Quienes acudieron a los encuentros eran personas de toda procedencia social, de diversas posiciones en lo profesional, político, cultural, así como de diferentes situaciones familiares, económicas, etc. Aquel conjunto variopinto venía a ser como una gota de agua en el dilatado océano de las gentes del mundo. Pero las gotas de agua siempre son iguales y, por eso, los problemas de quienes conformaban aquellos auditorios −en lo tocante a sus relaciones de convivencia humana y social− idénticos también a los de cualquier otro grupo humano en el resto del planeta, porque la naturaleza humana siempre es la misma en todas partes. Por eso, su llamada a la concordia fraterna, yendo más allá del inmediato contexto histórico de aquellos momentos, servía y sirve hoy para todos.
Muchos habrán visto la filmación de aquel encuentro; la espontaneidad, y convicción con que acompañó sus palabras, se percibían como claro reflejo de lo que llevaba en su corazón y procuraba vivir.

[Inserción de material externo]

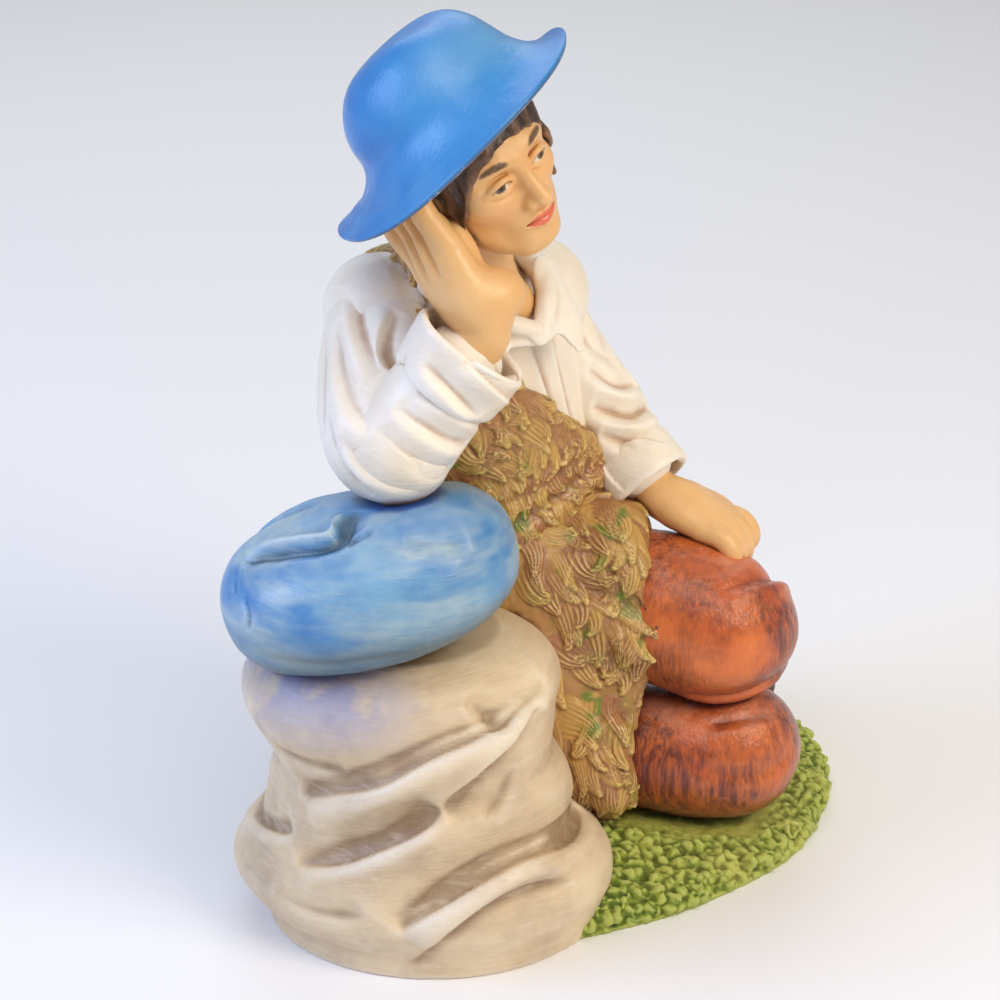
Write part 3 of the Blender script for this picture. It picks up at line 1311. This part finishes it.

Y como un eco llegado de lejos, me hicieron imaginar la fuerza con que Jesús habría lanzado su legado final: “Id por todo el mundo y predicad el Evangelio”, es decir difundid la paz y la alegría que encierran mi vida y enseñanzas.
Paz y alegría son dones divinos y humanos ofrecidos por Jesús el mismo día de su Resurrección al presentarse a los apóstoles: “La paz esté con vosotros (…) los discípulos se alegraron” (cf. Jn 20, 19-20); y lo reiteró: “Les repitió: la paz esté con vosotros”, para, seguidamente, hacer lo que el Padre celestial había hecho con él: “Como el Padre me envió así os envío yo” (Jn 20, 21), es decir, id a sembrar la paz y la alegría evangélicas. También, hacia el final de su respuesta, san Josemaría lo volvió a repetir: que seáis “sembradores de paz y de alegría”. Las semillas de esta siembra divina las hacemos nuestras si seguimos a Jesús, entregándonos como él hasta el fin. Vale la pena el esfuerzo para buscar, en medio de la natural diversidad de pareceres y opiniones, la concordia fraterna ya sea en el hogar, en el ámbito laboral, en la vida política y cultural, y en el ancho mundo de los más variados intereses.
Termino con un imborrable recuerdo: en la década de los 60 viví varios años en Roma, cerca del Padre; y de nuevo, de 1971 en adelante. Menos de 24 horas antes de entregar su alma a Dios, pasé junto a él unos momentos de esparcimiento familiar, en los que apenas habló. Rememoro muy bien su porte, hasta el extremo fatigado y a la vez sereno, así como su figura y su rostro que reflejaban el agotamiento de una vida consumida hasta el fin por amor de Dios. Parecía el vivo trasunto de otro afán que deseaba igualmente para sus hijas e hijos espirituales: “Hemos de querer morir de viejos, exprimidos como un limón que no puede dar una gota más”. Diría que el Señor también esto se lo había concedido, junto a su abrazo ya inminente y eterno en el Cielo.